Clearly the sign was a
considerable eye-catcher for those walking northwards up the
residential street that is Camden Road towards Foxhall Chippy and the
Foxhall Road junction with The Heathlands public house (formerly The
Asylum Hotel – as shown on our California page – and now a small
supermarket) across the road. However, this advertisement poses all
sorts of questions:-
- 1. Why site this sign on a small, quiet, residential road
and not on Foxhall Road where it would be seen by far more people?
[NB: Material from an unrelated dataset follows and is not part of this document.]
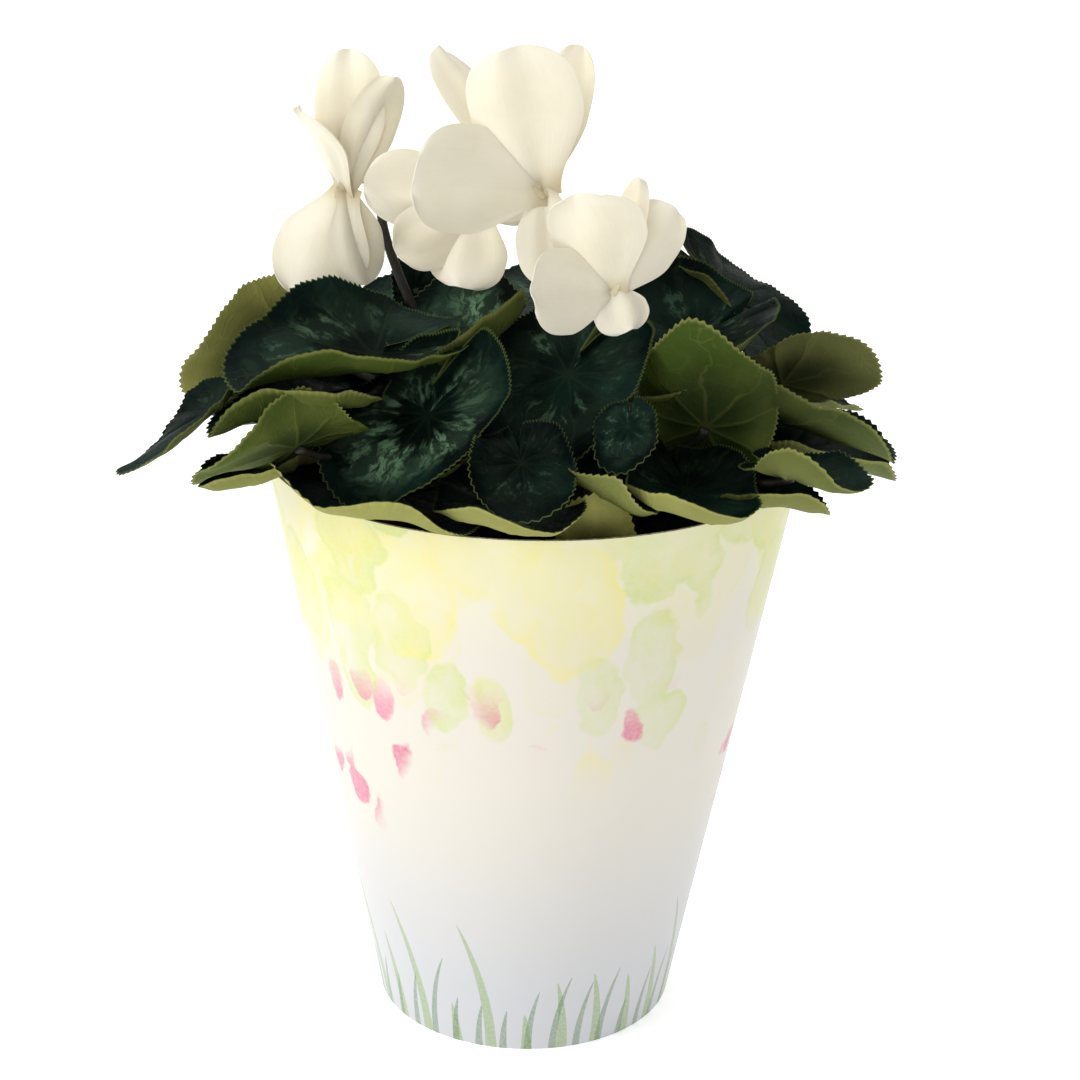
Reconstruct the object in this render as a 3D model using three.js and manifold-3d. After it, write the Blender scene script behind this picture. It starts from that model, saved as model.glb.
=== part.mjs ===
// Potted cyclamen: white blooms over a mound of heart-shaped leaves, grown from one tuber in a
// nursery pot that stands inside a taller printed card cover.
// Millimetres, +Z up. The origin is the centre of the cover's foot, on the surface that it stands on.
// -Y is the front. Directions are given as an azimuth in the XY plane (0 = +X, 90 = +Y) and an
// elevation above the horizontal, both in degrees.

import * as THREE from "three";
import { mergeVertices } from "three/addons/utils/BufferGeometryUtils.js";
import Module from "manifold-3d";

// ---------------------------------------------------------------- driving dimensions

const GAP = 0.3; // clearance between pieces that touch

const COVER = {
  height: 158,
  topRadius: 70,
  footRadius: 40.5,
  card: 0.8,
  seamWidth: 10,
  seamInset: 0.5,
  seamSink: 0.3, // the seam's middle, inside the wall's outer face
};
const COVER_BASE = { height: 8, card: 0.8 };
const GROW_POT = {
  height: 127,
  wall: 1.2,
  insideCover: 2.2, // between the pot's wall and the card
  lipWidth: 2.2,
  lipHeight: 5,
  drainRadius: 4,
  drains: 5,
};
const SOIL = { belowLip: 9, crown: 2.5, shoulder: 0.7 };
const TUBER = {
  radius: 21,
  crownRadius: 19.5,
  halfHeight: 10,
  aboveSoil: 5,
  dishRadius: 17.5,
  dishDepth: 3.5,
};
const CROWN_SPACING = 3.4; // between the middles of two stems in one ring
const CROWN_RINGS = [
  { radius: 3.2, stems: 5 },
  { radius: 7.4, stems: 10 },
  { radius: 11.6, stems: 14 },
  { radius: 15.6, stems: 18 },
];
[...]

- 2. Do the residents of Camden Road suffer more from corns
on their feet than others in Ipswich?
- 3. Why are the characters so big? Camden Road runs south
for a about half a mile from Foxhall Road to be truncated by the Ipswich to Felixstowe railway line,
turning left into the short Exeter Road, then northwards again up Dover
Road. It therefore isn't a road which a great many passers-by would
use and, in doing so, would read the sign.
- 4. How long was the sign visible before the next-door
detached house was built, obscuring the sign from view? The plaque on
the terrace reads:
‘CLENYU
COTTAGES
1882[?]’
so the advertisement was painted
after that date, presumably with a payment to the residents from
Woottons – or was the first resident Mr Wootton himself? The
residential developments during the Victorian and Edwardian
periods tended to be rather piecemeal in nature; houses or groups of
houses, being erected by different landowners/builders at different
dates. Infilling of plots followed and this is probably what happened
to the sign in Camden Road.
- 5. We wonder if there is any relation to Woottons (it's the same spelling) in Tavern Street? The shop was once Woottons
hair-dressers but, judging by the readable lettering above the old
shop, it dealt in products and services revolving around the body.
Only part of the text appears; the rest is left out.